> [Challenge]
Output only the lines running from the line bearing "The Blender code" through the line bearing "0.6, 0.6, 0.2))", character for character.

-- Start --

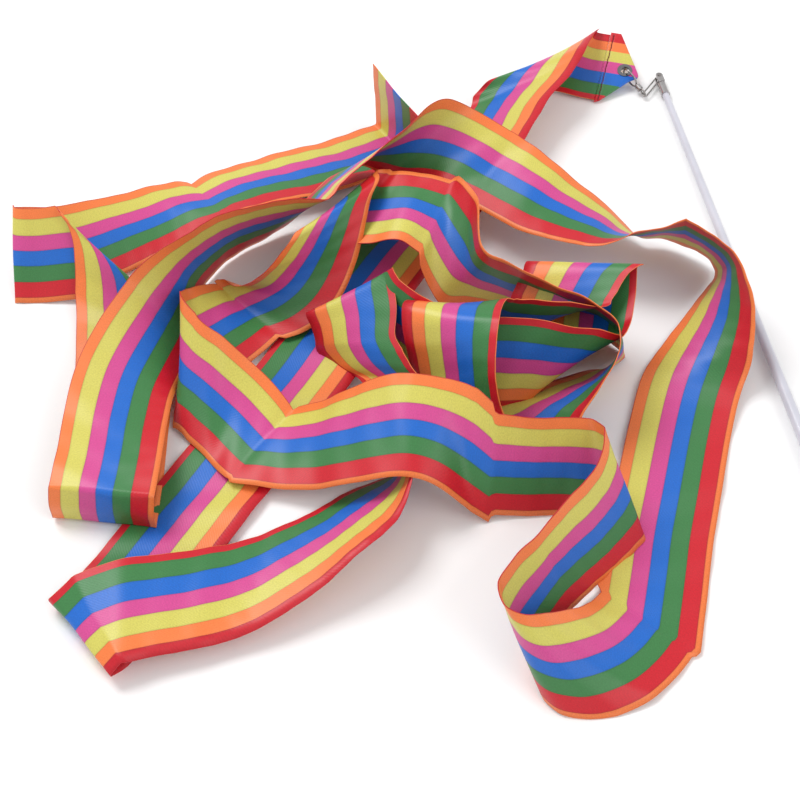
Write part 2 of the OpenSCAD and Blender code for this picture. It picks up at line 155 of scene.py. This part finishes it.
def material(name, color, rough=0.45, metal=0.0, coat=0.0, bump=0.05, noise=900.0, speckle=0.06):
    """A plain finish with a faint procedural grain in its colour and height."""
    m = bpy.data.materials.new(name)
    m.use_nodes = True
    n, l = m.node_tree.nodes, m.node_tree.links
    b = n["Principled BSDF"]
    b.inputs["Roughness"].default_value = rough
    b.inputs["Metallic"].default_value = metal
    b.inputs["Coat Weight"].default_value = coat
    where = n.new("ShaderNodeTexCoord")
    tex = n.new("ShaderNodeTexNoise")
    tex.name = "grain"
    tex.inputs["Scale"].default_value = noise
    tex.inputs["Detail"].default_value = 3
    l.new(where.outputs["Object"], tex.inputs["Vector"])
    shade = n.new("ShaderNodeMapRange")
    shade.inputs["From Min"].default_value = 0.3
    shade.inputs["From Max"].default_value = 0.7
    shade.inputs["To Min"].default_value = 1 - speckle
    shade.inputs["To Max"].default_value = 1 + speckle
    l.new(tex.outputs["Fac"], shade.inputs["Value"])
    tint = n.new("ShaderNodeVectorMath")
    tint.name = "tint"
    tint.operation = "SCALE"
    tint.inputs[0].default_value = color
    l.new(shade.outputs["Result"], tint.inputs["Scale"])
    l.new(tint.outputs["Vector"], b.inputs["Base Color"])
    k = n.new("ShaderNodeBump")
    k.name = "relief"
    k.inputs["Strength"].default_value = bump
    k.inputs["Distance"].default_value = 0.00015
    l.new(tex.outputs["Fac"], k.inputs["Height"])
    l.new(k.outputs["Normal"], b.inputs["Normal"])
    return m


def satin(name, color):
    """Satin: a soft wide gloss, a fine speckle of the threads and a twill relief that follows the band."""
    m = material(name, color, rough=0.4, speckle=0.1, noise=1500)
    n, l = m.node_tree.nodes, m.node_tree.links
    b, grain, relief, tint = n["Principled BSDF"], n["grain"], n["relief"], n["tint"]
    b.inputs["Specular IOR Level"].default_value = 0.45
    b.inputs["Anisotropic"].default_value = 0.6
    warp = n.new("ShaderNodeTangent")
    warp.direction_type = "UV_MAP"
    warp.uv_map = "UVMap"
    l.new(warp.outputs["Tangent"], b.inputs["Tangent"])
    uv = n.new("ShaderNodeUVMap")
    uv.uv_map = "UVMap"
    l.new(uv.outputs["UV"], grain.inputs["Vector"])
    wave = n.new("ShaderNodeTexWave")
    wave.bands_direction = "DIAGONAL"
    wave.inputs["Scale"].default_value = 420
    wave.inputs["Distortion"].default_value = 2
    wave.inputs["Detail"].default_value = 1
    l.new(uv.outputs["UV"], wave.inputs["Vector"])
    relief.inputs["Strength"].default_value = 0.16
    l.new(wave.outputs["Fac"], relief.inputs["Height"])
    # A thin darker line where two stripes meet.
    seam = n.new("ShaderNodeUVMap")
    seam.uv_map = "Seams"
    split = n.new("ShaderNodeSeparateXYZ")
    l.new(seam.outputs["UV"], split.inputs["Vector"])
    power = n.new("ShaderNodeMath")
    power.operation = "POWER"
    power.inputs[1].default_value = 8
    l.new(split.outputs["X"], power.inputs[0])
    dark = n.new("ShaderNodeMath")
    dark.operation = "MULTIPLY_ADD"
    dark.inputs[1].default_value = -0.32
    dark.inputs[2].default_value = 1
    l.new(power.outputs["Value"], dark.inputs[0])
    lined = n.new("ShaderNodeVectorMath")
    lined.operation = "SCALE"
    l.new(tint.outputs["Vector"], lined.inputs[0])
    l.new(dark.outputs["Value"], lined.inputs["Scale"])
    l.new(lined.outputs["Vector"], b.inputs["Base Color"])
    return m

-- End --
-- Start --

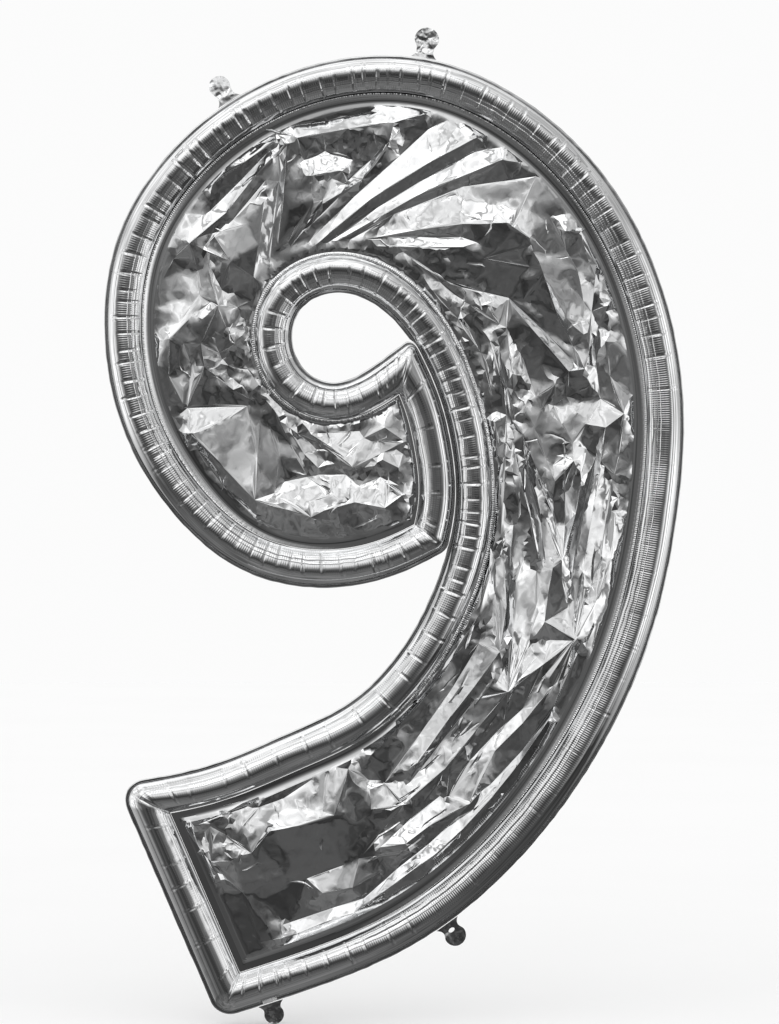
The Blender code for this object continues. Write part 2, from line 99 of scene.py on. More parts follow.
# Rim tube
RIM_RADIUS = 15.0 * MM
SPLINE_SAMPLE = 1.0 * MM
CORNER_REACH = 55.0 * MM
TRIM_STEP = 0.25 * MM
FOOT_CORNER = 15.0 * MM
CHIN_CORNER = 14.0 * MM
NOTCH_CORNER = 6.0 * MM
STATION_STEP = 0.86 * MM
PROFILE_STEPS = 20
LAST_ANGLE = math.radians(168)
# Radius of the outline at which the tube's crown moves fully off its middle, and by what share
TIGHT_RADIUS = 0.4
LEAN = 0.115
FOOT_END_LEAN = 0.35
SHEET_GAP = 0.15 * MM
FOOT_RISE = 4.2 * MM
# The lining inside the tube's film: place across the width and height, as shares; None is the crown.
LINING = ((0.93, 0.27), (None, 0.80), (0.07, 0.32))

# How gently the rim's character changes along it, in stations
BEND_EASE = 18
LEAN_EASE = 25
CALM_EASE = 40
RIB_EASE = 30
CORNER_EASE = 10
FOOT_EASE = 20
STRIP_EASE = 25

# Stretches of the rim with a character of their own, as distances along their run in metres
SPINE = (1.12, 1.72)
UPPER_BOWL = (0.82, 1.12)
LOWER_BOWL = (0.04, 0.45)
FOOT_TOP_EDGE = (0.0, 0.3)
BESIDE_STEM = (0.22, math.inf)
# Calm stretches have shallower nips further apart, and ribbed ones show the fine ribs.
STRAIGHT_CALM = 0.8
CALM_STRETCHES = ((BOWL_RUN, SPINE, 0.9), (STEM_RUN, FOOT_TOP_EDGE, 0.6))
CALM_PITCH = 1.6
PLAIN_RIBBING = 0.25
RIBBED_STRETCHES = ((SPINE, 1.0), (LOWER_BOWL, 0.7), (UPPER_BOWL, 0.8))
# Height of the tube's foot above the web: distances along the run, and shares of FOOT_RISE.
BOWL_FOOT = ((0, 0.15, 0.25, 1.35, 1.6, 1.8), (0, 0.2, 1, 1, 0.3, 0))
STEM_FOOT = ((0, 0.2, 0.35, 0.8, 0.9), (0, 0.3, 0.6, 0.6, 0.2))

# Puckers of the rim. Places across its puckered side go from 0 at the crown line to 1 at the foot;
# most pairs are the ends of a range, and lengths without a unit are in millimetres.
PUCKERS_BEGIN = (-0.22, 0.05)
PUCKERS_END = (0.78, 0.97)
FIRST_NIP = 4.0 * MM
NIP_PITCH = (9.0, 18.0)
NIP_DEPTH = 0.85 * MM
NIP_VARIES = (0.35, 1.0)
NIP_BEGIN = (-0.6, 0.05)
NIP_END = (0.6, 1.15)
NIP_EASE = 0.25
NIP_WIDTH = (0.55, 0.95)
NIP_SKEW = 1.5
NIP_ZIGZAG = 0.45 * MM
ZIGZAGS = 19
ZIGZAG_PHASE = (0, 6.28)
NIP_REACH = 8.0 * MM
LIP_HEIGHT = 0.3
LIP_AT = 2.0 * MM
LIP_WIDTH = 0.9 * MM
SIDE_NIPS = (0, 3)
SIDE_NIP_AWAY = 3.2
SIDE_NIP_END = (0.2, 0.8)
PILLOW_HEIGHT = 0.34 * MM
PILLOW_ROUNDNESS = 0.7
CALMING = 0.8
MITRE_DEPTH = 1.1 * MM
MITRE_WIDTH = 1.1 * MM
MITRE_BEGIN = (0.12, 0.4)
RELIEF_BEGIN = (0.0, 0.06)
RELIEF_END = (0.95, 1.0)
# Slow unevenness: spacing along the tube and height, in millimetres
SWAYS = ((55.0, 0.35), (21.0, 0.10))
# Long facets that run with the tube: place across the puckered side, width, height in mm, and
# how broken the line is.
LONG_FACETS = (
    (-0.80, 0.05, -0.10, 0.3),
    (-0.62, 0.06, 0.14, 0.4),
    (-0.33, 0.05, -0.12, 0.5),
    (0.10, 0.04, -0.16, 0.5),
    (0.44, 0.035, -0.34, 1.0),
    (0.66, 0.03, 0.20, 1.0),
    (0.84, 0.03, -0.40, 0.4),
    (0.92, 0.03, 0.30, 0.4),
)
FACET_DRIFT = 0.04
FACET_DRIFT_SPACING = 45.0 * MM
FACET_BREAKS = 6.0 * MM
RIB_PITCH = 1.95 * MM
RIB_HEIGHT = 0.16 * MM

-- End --
-- Start --

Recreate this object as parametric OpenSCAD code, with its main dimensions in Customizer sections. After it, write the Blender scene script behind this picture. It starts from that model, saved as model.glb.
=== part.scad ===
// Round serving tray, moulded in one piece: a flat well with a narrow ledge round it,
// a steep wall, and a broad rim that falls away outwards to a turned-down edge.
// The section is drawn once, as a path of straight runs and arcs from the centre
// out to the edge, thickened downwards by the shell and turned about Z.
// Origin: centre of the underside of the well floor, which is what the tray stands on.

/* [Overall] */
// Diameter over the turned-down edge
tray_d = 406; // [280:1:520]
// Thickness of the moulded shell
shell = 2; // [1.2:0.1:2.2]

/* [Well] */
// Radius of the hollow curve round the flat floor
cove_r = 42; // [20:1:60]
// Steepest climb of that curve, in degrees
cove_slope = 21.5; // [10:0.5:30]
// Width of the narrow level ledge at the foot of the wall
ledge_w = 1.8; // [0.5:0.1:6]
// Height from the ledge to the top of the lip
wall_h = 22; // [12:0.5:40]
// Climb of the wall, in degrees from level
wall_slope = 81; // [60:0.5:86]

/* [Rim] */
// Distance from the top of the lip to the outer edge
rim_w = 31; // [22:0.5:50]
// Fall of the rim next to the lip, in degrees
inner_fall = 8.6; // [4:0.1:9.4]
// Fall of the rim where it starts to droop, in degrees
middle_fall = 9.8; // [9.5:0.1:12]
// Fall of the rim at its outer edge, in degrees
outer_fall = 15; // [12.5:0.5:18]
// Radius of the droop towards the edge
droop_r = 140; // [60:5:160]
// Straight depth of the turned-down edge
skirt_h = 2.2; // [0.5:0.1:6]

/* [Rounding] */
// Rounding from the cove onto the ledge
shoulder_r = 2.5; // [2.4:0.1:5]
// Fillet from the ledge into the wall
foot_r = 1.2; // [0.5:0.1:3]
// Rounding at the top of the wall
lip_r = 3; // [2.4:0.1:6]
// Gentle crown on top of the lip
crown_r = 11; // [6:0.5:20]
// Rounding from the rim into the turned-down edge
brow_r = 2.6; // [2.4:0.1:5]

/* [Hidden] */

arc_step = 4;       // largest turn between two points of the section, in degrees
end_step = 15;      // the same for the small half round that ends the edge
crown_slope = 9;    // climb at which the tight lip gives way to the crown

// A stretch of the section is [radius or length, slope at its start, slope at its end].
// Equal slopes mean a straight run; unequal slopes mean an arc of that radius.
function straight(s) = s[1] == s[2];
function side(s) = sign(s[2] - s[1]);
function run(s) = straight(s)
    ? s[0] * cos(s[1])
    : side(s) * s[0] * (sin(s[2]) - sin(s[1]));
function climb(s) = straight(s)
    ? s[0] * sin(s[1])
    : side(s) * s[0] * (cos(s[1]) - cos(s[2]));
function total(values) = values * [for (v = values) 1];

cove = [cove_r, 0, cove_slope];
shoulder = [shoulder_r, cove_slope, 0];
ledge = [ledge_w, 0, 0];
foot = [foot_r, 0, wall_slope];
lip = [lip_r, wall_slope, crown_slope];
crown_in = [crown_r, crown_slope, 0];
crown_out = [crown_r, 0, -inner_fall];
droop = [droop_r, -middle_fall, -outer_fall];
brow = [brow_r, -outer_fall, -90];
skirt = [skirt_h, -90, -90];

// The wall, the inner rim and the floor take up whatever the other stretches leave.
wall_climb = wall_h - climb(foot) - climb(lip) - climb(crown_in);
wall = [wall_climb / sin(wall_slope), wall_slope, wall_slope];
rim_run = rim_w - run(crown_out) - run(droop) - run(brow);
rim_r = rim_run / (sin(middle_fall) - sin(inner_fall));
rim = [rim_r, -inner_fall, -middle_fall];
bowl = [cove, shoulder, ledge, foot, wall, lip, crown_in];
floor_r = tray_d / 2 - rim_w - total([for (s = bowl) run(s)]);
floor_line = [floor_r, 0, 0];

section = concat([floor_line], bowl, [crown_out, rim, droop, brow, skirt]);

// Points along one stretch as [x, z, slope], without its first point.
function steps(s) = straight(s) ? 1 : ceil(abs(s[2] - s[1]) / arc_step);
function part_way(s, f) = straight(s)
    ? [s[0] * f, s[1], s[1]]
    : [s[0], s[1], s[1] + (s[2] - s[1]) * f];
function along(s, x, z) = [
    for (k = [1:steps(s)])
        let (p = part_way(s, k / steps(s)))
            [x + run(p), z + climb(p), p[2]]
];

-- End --

> [Answer in full]
The Blender code for this object continues. Write part 2, from line 99 of scene.py on. More parts follow.
# Rim tube
RIM_RADIUS = 15.0 * MM
SPLINE_SAMPLE = 1.0 * MM
CORNER_REACH = 55.0 * MM
TRIM_STEP = 0.25 * MM
FOOT_CORNER = 15.0 * MM
CHIN_CORNER = 14.0 * MM
NOTCH_CORNER = 6.0 * MM
STATION_STEP = 0.86 * MM
PROFILE_STEPS = 20
LAST_ANGLE = math.radians(168)
# Radius of the outline at which the tube's crown moves fully off its middle, and by what share
TIGHT_RADIUS = 0.4
LEAN = 0.115
FOOT_END_LEAN = 0.35
SHEET_GAP = 0.15 * MM
FOOT_RISE = 4.2 * MM
# The lining inside the tube's film: place across the width and height, as shares; None is the crown.
LINING = ((0.93, 0.27), (None, 0.80), (0.07, 0.32))

# How gently the rim's character changes along it, in stations
BEND_EASE = 18
LEAN_EASE = 25
CALM_EASE = 40
RIB_EASE = 30
CORNER_EASE = 10
FOOT_EASE = 20
STRIP_EASE = 25

# Stretches of the rim with a character of their own, as distances along their run in metres
SPINE = (1.12, 1.72)
UPPER_BOWL = (0.82, 1.12)
LOWER_BOWL = (0.04, 0.45)
FOOT_TOP_EDGE = (0.0, 0.3)
BESIDE_STEM = (0.22, math.inf)
# Calm stretches have shallower nips further apart, and ribbed ones show the fine ribs.
STRAIGHT_CALM = 0.8
CALM_STRETCHES = ((BOWL_RUN, SPINE, 0.9), (STEM_RUN, FOOT_TOP_EDGE, 0.6))
CALM_PITCH = 1.6
PLAIN_RIBBING = 0.25
RIBBED_STRETCHES = ((SPINE, 1.0), (LOWER_BOWL, 0.7), (UPPER_BOWL, 0.8))
# Height of the tube's foot above the web: distances along the run, and shares of FOOT_RISE.
BOWL_FOOT = ((0, 0.15, 0.25, 1.35, 1.6, 1.8), (0, 0.2, 1, 1, 0.3, 0))
STEM_FOOT = ((0, 0.2, 0.35, 0.8, 0.9), (0, 0.3, 0.6, 0.6, 0.2))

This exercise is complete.